Mme Françoise POMMARET a indiqué que la gestion du changement climatique constituait la préoccupation majeure des autorités et de la population bhoutanaises. Ce phénomène est en effet désormais très visible dans le pays, avec des pluies violentes, l’élévation des températures, la fonte des glaciers ou encore l’apparition de moustiques à 2 500 m d’altitude (contre 1 500 m auparavant). En particulier, des lacs glaciaires provoquent fréquemment des crues subites qui font beaucoup de dégâts, y compris parfois en emportant des monuments historiques. En réponse, les autorités ont mis en place un système d’alerte par SMS et relais de sirènes tous les 15 km. Toutefois, le Bhoutan est l’un des rares pays au monde à présenter un bilan carbone négatif. De gros efforts sont réalisés pour préserver la biodiversité exceptionnelle du pays, dont 72 % du territoire est couvert par la forêt. Le Bhoutan a interdit l’alpinisme, considéré comme source de pollution majeure, depuis 1982 ; en revanche, le trekking y est pratiqué. La population est très sensibilisée aux enjeux de préservation de la biodiversité pour des raisons historiques et culturelles tenant à des croyances prébouddhiques liées à la nature.

En réponse à une question de Mme Anne-Catherine LOISIER, Mme Françoise POMMARET a indiqué que les forêts bhoutanaises étaient exploitées, mais de façon prudente et très contrôlée.
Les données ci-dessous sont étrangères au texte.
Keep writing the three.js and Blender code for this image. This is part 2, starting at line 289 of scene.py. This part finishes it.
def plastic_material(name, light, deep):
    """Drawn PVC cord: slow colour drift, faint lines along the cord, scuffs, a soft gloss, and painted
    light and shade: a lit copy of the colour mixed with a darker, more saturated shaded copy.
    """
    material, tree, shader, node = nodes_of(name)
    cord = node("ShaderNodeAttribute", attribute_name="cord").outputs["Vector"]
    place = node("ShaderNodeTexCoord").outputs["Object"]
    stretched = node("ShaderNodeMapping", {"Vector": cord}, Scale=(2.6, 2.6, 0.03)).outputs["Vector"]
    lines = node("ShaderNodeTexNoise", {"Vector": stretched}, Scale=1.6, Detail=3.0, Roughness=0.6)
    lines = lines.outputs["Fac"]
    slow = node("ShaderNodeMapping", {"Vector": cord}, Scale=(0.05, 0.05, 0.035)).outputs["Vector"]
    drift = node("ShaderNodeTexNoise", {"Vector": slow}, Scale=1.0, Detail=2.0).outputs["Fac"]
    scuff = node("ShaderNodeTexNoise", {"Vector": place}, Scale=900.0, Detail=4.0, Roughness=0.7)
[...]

Par ailleurs, la corruption est peu développée au Bhoutan, ce qui facilite la lutte contre le trafic de bois.

Répondant à Mme Évelyne PERROT, Mme Françoise POMMARET a indiqué que le chauffage à biomasse (déchets ménagers et petite méthanisation) était assez répandu dans le pays.

Elle a insisté sur la grande cohésion sociale et écologique dont faisait preuve le Bhoutan, où il n’existe pas de castes ni de discriminations fondées sur la race ou la religion. La population hindoue, d’origine népalaise, connaît certes les castes, mais les tribunaux sont régulièrement saisis de cas de discriminations, qu’ils condamnent sur le fondement de la Constitution. Par ailleurs, la situation des femmes est enviable par rapport à d’autres pays de la région ; leurs droits sociaux sont affirmés et respectés, et plusieurs aspects de la culture bhoutanaise relèvent d’un système matriarcal, par exemple l’absence de dot et le fait que les terres sont dans une grande partie du pays héritées par les femmes, ce qui conduit les hommes à vivre dans leur belle-famille. Les Bhoutanaises sont d’ailleurs impliquées dans le monde du travail, et les grosses fortunes professionnelles sont surtout féminines. En revanche, elles sont peu présentes en politique – les femmes représentent 17 % des parlementaires –, mais les affaires et la propriété foncière sont plus valorisées socialement que la politique.

Mme Françoise POMMARET a fait observer qu’Internet était très développé au Bhoutan, le pays ayant beaucoup investi dans les moyens de communications (infrastructures routières et téléphonie mobile) dès les années 1990, notamment grâce à une importante aide au développement, multilatérale et bilatérale ; aujourd’hui, tous les Bhoutanais ont un smartphone doté d’applications de messagerie, et la 4G couvre tout le pays, et même la 5G depuis deux mois à Thimphou. Le réseau social Facebook est aussi très utilisé, y compris pour la communication des autorités publiques, et les responsables politiques y sont fréquemment interpellés ou sollicités directement par les citoyens, ce qui contribue à la démocratie participative.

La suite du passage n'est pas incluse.